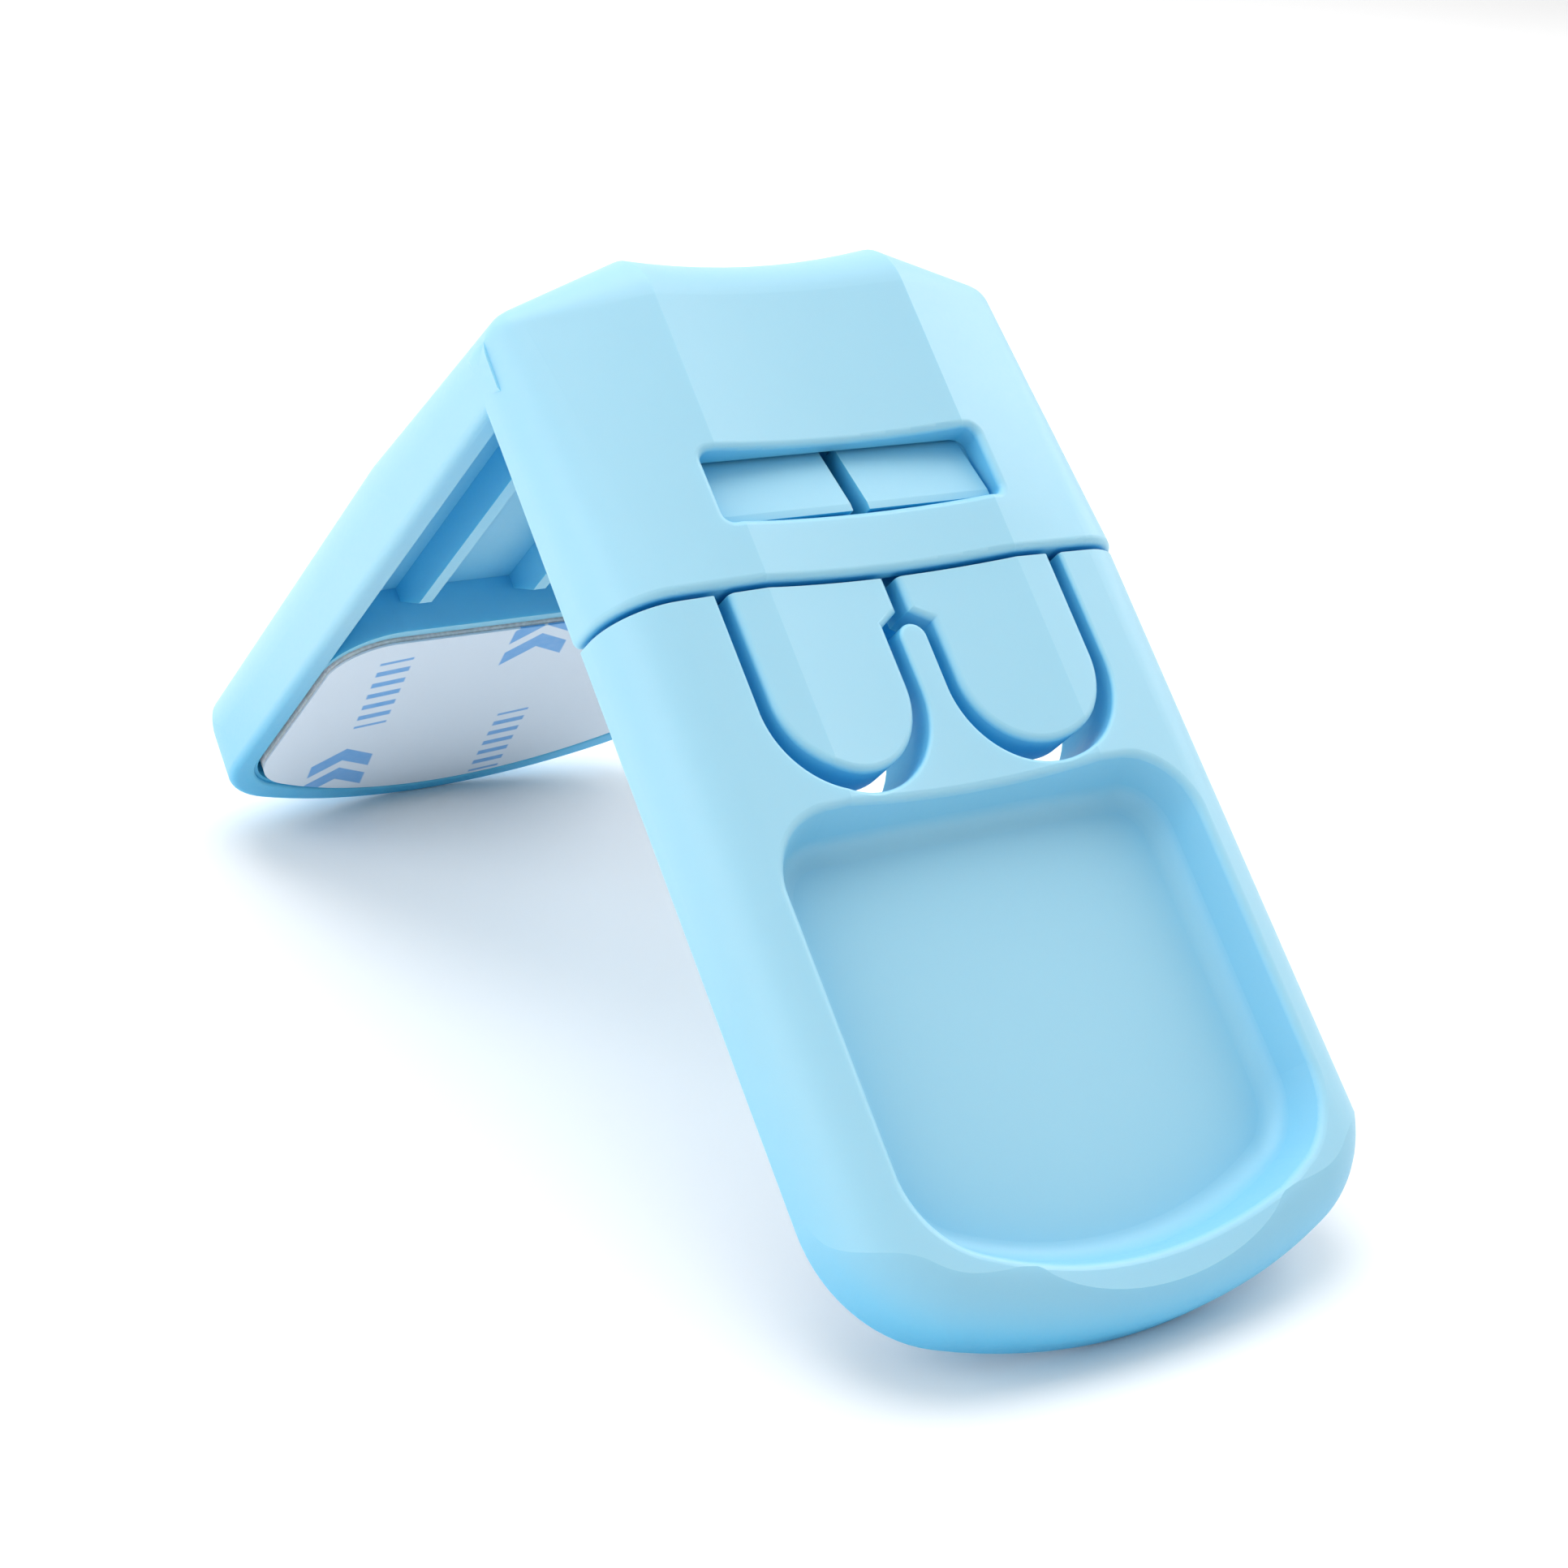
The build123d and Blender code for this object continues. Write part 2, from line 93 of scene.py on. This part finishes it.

# # # #

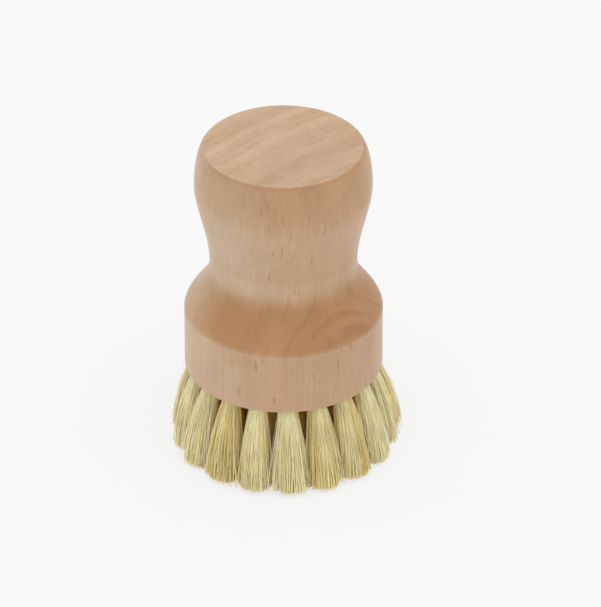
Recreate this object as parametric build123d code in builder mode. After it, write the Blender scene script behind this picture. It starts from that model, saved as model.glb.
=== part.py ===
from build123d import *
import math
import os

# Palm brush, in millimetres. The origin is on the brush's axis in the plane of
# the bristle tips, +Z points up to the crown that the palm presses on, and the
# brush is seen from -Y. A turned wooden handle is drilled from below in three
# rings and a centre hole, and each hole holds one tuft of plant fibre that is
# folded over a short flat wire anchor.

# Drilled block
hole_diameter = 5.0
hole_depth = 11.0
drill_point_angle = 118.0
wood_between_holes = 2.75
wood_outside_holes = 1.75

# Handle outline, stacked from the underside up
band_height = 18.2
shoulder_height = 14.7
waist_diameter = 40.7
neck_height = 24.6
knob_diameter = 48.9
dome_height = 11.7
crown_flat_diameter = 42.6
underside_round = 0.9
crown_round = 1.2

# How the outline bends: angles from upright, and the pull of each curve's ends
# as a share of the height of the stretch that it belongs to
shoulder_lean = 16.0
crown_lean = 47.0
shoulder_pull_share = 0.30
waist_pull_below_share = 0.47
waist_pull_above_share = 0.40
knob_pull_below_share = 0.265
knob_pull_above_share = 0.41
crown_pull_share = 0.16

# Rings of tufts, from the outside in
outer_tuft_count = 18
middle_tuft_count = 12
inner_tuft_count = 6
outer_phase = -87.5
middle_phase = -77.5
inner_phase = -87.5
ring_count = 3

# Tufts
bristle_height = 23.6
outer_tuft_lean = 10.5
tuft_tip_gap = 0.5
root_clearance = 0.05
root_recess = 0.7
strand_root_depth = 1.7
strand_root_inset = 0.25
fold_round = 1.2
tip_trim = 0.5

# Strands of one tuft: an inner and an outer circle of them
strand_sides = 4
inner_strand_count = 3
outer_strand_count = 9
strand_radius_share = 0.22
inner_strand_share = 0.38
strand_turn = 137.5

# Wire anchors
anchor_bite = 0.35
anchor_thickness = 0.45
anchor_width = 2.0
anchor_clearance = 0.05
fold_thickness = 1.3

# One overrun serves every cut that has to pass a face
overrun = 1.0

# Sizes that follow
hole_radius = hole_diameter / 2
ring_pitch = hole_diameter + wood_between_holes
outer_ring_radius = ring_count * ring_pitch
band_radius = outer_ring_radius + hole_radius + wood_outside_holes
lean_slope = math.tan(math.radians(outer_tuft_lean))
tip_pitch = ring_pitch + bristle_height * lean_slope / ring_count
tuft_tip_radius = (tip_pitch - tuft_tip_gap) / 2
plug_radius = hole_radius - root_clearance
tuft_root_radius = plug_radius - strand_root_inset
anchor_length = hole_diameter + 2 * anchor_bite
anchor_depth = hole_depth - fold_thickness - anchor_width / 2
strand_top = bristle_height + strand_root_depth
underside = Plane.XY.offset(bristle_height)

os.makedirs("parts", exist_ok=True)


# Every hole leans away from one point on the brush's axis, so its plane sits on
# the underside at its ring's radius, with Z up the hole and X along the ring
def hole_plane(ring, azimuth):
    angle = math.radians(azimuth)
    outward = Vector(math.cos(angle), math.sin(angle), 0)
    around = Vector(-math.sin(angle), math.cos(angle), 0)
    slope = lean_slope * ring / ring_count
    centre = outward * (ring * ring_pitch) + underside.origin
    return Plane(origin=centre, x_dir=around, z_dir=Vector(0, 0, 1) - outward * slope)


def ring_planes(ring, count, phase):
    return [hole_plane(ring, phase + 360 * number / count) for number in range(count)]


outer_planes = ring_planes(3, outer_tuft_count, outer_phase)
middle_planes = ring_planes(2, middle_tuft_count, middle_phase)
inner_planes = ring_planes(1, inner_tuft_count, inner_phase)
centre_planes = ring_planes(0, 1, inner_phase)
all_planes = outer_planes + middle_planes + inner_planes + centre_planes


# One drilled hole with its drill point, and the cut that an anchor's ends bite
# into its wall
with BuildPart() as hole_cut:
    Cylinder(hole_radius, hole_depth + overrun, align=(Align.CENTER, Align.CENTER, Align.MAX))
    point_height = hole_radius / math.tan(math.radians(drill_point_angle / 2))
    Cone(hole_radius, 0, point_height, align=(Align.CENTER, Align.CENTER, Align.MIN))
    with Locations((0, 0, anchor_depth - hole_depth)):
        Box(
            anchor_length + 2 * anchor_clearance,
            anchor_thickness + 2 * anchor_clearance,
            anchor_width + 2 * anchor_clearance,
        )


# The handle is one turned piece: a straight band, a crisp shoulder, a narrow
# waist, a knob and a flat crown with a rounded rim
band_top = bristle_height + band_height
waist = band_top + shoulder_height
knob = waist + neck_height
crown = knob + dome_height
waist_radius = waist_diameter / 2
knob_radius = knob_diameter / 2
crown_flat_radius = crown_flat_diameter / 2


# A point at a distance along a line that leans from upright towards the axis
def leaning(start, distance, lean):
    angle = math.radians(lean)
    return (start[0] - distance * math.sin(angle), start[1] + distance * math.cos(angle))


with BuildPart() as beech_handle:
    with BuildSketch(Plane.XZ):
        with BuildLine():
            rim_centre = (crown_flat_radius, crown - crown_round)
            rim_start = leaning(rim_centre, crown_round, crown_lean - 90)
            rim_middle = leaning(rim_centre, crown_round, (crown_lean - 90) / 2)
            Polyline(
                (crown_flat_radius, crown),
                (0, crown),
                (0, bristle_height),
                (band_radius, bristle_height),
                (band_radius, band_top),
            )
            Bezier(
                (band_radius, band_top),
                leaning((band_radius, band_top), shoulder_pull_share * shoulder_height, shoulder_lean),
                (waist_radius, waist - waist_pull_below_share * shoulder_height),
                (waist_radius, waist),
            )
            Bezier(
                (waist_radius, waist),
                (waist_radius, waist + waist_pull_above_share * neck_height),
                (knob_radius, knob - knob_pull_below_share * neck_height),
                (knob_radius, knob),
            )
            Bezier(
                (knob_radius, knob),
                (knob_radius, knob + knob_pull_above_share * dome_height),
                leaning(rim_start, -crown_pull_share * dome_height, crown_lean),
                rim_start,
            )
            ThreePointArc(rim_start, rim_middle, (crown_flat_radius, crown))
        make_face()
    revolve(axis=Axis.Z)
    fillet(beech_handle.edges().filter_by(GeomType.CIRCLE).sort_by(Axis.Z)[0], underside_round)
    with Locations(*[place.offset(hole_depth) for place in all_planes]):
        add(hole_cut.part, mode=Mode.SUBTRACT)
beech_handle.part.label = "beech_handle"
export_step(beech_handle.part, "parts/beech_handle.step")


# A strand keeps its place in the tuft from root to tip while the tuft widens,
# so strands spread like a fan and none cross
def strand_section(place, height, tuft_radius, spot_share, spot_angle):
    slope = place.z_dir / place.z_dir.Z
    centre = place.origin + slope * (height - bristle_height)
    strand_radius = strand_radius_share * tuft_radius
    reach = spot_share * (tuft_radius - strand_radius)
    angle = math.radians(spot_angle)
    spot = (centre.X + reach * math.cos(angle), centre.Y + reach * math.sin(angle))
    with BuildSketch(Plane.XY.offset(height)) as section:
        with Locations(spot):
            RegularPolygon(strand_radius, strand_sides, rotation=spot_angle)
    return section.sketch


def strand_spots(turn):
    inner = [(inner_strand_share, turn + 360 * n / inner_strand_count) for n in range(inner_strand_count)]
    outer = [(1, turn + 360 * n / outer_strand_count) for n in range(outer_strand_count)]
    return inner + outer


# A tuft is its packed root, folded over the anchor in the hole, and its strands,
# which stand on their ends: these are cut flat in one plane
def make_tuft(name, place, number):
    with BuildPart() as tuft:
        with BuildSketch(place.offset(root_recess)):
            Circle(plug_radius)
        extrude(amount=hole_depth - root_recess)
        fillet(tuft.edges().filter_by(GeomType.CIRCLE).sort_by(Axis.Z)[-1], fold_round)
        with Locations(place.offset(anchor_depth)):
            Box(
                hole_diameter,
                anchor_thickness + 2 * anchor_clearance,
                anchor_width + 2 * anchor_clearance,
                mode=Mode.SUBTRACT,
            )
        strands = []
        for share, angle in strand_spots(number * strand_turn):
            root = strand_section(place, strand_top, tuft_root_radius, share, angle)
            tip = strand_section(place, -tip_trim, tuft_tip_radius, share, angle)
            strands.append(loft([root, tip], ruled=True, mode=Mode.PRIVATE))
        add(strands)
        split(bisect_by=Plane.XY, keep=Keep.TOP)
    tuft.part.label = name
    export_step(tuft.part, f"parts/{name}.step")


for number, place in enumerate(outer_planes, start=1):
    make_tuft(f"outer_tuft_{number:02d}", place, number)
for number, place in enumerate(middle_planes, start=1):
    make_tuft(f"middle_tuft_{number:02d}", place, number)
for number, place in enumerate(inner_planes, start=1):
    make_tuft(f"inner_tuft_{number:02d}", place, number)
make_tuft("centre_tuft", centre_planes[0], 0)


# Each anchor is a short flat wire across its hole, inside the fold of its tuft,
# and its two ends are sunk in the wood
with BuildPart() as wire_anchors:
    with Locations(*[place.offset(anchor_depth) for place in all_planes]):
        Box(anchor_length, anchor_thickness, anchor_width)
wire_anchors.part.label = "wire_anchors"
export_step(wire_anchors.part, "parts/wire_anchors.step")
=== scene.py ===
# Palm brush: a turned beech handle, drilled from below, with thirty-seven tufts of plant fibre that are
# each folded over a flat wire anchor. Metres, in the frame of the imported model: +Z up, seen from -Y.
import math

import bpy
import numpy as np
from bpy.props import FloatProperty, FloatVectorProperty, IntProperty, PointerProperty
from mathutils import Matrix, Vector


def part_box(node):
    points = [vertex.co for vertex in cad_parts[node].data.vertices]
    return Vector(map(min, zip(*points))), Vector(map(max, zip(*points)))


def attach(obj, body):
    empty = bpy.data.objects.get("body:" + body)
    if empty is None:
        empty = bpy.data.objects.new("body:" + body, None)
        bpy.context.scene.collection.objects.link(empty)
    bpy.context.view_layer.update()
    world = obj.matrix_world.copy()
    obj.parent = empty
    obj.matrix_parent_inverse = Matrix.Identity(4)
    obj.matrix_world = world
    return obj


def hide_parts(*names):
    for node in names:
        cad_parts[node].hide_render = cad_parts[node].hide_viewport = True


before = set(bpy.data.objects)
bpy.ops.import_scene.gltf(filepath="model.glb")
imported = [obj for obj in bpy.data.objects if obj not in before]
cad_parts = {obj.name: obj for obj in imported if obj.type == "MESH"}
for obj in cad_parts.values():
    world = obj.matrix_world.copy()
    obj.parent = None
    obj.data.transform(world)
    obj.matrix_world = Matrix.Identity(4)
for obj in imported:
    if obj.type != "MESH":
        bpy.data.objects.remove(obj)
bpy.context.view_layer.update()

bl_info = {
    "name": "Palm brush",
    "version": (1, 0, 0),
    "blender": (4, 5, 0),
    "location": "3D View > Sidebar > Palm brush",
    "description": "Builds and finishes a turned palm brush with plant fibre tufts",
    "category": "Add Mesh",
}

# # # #

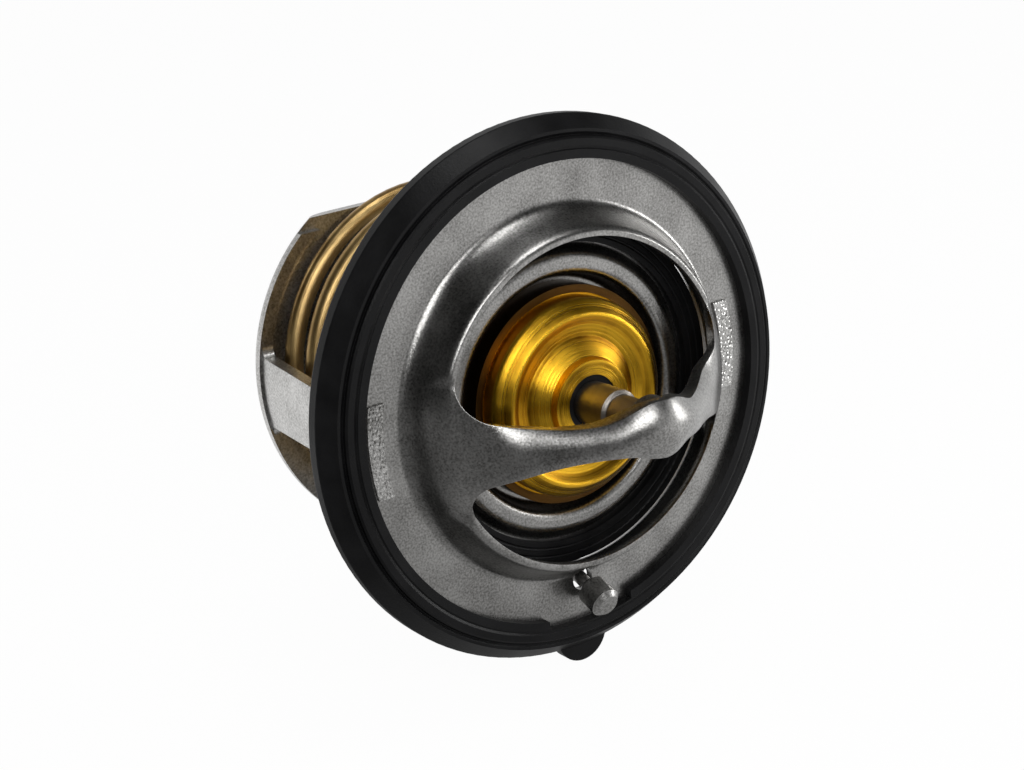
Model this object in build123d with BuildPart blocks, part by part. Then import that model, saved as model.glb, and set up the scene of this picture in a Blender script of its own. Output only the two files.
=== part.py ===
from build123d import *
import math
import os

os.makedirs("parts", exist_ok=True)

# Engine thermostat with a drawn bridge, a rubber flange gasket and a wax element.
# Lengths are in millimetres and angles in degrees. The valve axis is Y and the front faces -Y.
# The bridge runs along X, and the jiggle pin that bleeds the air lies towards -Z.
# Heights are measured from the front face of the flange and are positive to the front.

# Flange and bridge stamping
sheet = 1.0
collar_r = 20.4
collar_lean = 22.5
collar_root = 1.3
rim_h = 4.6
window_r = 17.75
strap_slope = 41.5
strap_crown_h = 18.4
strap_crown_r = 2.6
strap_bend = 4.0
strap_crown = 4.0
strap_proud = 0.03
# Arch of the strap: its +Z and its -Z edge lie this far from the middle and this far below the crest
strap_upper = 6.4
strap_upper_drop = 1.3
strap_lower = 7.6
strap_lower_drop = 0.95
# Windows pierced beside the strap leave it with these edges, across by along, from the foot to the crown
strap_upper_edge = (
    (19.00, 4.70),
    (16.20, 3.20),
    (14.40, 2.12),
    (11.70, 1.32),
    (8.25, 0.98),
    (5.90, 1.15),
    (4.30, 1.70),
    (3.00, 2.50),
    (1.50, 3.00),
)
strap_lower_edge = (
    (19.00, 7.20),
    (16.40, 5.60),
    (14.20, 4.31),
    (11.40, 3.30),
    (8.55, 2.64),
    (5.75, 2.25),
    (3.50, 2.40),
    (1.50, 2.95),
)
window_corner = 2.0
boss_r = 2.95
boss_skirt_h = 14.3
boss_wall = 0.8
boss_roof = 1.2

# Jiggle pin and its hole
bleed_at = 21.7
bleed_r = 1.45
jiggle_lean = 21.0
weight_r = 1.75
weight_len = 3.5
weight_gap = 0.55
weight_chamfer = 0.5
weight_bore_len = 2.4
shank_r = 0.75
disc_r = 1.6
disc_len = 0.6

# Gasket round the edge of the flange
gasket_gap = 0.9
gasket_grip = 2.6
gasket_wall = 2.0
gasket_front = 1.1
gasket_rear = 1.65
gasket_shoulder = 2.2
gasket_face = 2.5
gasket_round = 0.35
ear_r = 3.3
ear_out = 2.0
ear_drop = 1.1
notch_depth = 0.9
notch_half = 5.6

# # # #

**REQUEST**
Each line from the one holding "# Each anchor" to the one holding "in imported if", those two included, is to be transcribed exactly, and no other line.

**ANSWER IN FULL**
# Each anchor is a short flat wire across its hole, inside the fold of its tuft,
# and its two ends are sunk in the wood
with BuildPart() as wire_anchors:
    with Locations(*[place.offset(anchor_depth) for place in all_planes]):
        Box(anchor_length, anchor_thickness, anchor_width)
wire_anchors.part.label = "wire_anchors"
export_step(wire_anchors.part, "parts/wire_anchors.step")
=== scene.py ===
# Palm brush: a turned beech handle, drilled from below, with thirty-seven tufts of plant fibre that are
# each folded over a flat wire anchor. Metres, in the frame of the imported model: +Z up, seen from -Y.
import math

import bpy
import numpy as np
from bpy.props import FloatProperty, FloatVectorProperty, IntProperty, PointerProperty
from mathutils import Matrix, Vector


def part_box(node):
    points = [vertex.co for vertex in cad_parts[node].data.vertices]
    return Vector(map(min, zip(*points))), Vector(map(max, zip(*points)))


def attach(obj, body):
    empty = bpy.data.objects.get("body:" + body)
    if empty is None:
        empty = bpy.data.objects.new("body:" + body, None)
        bpy.context.scene.collection.objects.link(empty)
    bpy.context.view_layer.update()
    world = obj.matrix_world.copy()
    obj.parent = empty
    obj.matrix_parent_inverse = Matrix.Identity(4)
    obj.matrix_world = world
    return obj


def hide_parts(*names):
    for node in names:
        cad_parts[node].hide_render = cad_parts[node].hide_viewport = True


before = set(bpy.data.objects)
bpy.ops.import_scene.gltf(filepath="model.glb")
imported = [obj for obj in bpy.data.objects if obj not in before]
cad_parts = {obj.name: obj for obj in imported if obj.type == "MESH"}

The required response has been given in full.